Ollama is that path. It is not the fastest possible runtime, and it is not where you go if you want to hand-tune every quant. But for a local model that you can install in a few minutes and wire into coding tools, it is the least annoying option.
Quick install
On macOS:
brew install --cask ollama-app
open -a Ollama
ollama pull gemma4
ollama run gemma4:latest "Write a tiny Python function"
On Linux:
curl -fsSL https://ollama.com/install.sh | sh
ollama pull gemma4
ollama run gemma4:latest "Explain what Ollama is doing"
On Windows, install the Ollama app, open PowerShell, and run:
ollama pull gemma4
ollama run gemma4:latest "Hello from Gemma 4"
That is enough to prove the model works. The local API runs at http://localhost:11434.
Use the local API
Most coding agents do not talk to Ollama’s native API directly. They expect an OpenAI-compatible endpoint. Ollama provides one at:
http://localhost:11434/v1
Use any placeholder API key if the tool requires one. Ollama does not validate it locally.
{
"baseURL": "http://localhost:11434/v1",
"apiKey": "ollama",
"model": "gemma4:latest"
}
For OpenClaw specifically, use the dedicated setup guide: Gemma 4 with OpenClaw using Ollama.
For OpenCode, use Ollama with OpenCode.
Keep the model warm
The first request after a model unloads feels slow because Ollama has to load weights back into memory. For a coding assistant, that gets old quickly.
On macOS or Linux:
export OLLAMA_KEEP_ALIVE="-1"
Then restart Ollama. This keeps Gemma 4 loaded instead of unloading it after a few idle minutes.
Pick the right machine
For casual local coding work, 16GB unified memory or 16GB system RAM is the floor. That is enough for the smaller Gemma 4 model and a normal editor.

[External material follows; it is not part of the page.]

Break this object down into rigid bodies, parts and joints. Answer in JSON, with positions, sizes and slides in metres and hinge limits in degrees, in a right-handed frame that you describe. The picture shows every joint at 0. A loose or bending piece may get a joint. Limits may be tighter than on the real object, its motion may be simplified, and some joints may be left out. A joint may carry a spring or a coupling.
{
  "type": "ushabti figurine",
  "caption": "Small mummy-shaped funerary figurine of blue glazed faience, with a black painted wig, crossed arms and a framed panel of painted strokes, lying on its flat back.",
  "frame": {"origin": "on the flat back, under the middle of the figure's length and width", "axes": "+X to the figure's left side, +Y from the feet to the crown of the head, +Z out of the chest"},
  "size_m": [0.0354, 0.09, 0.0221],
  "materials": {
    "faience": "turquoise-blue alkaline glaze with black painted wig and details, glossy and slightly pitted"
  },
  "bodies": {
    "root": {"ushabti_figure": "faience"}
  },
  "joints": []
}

For bigger variants, give yourself 24GB or more. On a 24GB GPU or a 32GB Mac, local coding agents become much less painful. On weaker hardware, the model may still run, but every tool call feels like waiting for a build that should have been cached.
What works well
Gemma 4 through Ollama is good for:
- Explaining code
- Writing small functions
- Generating config files
- Drafting tests
- Summarizing logs
- Handling private code that should not leave your laptop
It is weaker on long, multi-file refactors. If the task requires keeping a whole system in its head, use Gemma 4 for the first pass and escalate to a stronger cloud model when accuracy matters.
Common fixes
Ollama is not responding
Check that the server is running:
curl http://localhost:11434/api/tags
If that fails, start the app again or run ollama serve.

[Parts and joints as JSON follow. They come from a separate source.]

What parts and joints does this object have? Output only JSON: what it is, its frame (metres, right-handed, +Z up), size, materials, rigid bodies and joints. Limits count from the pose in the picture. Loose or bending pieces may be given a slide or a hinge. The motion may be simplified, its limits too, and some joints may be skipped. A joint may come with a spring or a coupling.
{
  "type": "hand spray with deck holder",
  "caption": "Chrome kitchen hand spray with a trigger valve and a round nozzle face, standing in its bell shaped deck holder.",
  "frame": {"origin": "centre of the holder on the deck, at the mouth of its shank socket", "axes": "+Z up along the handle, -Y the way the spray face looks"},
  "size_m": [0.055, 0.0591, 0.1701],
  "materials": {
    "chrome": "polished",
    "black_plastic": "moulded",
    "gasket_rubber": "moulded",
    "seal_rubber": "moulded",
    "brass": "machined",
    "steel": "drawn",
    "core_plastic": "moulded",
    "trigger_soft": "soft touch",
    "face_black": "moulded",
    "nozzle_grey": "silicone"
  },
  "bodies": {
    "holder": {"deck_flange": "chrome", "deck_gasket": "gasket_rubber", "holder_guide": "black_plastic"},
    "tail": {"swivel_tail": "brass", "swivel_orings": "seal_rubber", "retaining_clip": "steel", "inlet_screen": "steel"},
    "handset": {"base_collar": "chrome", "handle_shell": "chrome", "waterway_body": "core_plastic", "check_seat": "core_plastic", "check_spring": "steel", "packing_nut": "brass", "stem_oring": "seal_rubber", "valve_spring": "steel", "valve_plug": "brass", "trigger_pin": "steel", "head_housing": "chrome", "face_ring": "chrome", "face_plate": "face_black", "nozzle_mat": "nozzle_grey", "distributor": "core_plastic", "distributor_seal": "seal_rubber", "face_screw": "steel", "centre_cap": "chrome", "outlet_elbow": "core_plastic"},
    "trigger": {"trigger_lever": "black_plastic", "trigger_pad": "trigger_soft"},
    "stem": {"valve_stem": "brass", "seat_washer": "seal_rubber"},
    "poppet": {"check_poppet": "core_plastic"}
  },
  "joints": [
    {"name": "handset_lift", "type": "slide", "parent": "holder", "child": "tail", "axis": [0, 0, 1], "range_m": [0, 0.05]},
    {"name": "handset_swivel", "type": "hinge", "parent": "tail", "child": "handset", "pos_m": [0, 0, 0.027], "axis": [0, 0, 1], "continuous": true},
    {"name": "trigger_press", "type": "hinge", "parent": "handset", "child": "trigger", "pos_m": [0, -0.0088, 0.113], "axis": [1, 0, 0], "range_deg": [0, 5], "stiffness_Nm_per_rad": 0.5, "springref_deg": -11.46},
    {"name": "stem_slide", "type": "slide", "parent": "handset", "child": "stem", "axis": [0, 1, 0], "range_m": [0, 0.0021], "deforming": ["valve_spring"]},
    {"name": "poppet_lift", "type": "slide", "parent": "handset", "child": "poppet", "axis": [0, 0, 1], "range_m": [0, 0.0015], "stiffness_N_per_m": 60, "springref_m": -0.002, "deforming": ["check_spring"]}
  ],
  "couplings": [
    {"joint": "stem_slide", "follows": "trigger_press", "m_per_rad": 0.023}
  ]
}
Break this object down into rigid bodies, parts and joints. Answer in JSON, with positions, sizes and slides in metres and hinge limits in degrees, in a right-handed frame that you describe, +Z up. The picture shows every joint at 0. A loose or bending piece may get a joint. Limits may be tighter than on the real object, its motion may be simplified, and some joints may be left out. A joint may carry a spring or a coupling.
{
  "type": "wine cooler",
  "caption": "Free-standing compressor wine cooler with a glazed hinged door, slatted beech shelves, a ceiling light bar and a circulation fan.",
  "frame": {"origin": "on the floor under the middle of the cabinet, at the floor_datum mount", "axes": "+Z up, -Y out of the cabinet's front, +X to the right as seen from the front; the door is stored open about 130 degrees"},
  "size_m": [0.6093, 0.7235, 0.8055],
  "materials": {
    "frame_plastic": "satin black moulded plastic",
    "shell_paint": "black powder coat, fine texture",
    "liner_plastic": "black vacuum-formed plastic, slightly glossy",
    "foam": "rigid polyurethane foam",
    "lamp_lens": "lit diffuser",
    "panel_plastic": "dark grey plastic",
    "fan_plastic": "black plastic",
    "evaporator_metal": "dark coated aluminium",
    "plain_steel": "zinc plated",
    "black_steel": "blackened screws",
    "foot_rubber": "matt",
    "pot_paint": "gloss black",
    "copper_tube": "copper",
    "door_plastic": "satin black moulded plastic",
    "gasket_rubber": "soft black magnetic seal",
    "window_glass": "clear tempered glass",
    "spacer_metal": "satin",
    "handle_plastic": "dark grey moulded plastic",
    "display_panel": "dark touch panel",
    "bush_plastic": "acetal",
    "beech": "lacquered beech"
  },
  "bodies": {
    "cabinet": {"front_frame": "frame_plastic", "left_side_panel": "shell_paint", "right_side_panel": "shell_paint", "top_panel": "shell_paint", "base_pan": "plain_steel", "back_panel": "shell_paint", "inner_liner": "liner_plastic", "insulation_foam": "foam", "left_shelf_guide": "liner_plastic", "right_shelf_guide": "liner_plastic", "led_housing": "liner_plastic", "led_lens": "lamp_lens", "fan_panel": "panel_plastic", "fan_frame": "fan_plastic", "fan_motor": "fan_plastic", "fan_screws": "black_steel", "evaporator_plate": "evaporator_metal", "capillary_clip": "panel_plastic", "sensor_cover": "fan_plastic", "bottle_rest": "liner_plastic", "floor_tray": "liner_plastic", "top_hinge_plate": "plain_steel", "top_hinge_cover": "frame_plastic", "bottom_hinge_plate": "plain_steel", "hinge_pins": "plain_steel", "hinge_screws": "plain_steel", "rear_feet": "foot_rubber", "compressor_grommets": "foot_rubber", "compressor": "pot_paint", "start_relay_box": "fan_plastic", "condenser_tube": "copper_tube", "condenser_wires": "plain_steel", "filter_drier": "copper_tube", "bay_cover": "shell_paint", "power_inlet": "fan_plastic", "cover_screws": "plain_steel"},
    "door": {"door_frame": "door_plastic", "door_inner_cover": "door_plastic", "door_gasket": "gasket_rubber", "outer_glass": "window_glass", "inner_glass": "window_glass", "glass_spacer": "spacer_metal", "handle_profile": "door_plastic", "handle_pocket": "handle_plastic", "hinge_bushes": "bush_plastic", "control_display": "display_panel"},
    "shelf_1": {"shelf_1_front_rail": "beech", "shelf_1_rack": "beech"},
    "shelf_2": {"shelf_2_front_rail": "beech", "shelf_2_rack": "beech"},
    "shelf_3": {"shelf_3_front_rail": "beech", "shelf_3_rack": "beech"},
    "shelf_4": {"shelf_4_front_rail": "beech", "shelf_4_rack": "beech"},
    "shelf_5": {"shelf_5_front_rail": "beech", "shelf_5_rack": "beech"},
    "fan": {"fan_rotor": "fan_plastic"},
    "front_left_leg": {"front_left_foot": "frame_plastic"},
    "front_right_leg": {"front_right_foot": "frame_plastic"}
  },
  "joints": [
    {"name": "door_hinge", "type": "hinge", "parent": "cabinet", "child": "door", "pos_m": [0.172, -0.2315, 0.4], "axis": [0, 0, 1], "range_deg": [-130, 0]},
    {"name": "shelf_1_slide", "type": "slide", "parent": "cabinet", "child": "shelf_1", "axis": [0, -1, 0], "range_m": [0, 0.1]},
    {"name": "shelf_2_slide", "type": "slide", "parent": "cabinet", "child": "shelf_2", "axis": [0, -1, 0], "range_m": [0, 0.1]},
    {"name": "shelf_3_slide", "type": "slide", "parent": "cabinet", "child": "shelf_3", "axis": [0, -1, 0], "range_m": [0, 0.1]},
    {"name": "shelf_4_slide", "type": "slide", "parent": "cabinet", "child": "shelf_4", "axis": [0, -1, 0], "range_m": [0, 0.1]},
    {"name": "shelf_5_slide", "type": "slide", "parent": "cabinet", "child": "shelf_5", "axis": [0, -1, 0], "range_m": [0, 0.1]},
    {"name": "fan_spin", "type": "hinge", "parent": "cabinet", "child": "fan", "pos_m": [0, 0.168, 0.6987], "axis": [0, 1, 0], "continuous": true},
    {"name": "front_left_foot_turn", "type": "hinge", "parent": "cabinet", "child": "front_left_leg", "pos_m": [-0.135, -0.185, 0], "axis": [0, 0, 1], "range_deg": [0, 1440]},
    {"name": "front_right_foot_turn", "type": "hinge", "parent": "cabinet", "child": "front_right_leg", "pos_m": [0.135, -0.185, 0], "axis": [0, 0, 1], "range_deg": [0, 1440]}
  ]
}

The agent says the model does not exist
Run:
ollama list
Use the exact model name shown there, usually gemma4:latest.
Responses are too slow
Reduce context size, close memory-heavy apps, and keep the model warm. If you are trying to use a large Gemma 4 variant on a 16GB machine, switch down before blaming the agent.
The honest version
Gemma 4 + Ollama is a very good local setup for routine work. It is private, cheap, and easy to roll back if you do not like it.
It is not a Claude Opus replacement. Treat it as the local model you use first, not the only model you use forever. That one change makes the setup much more useful.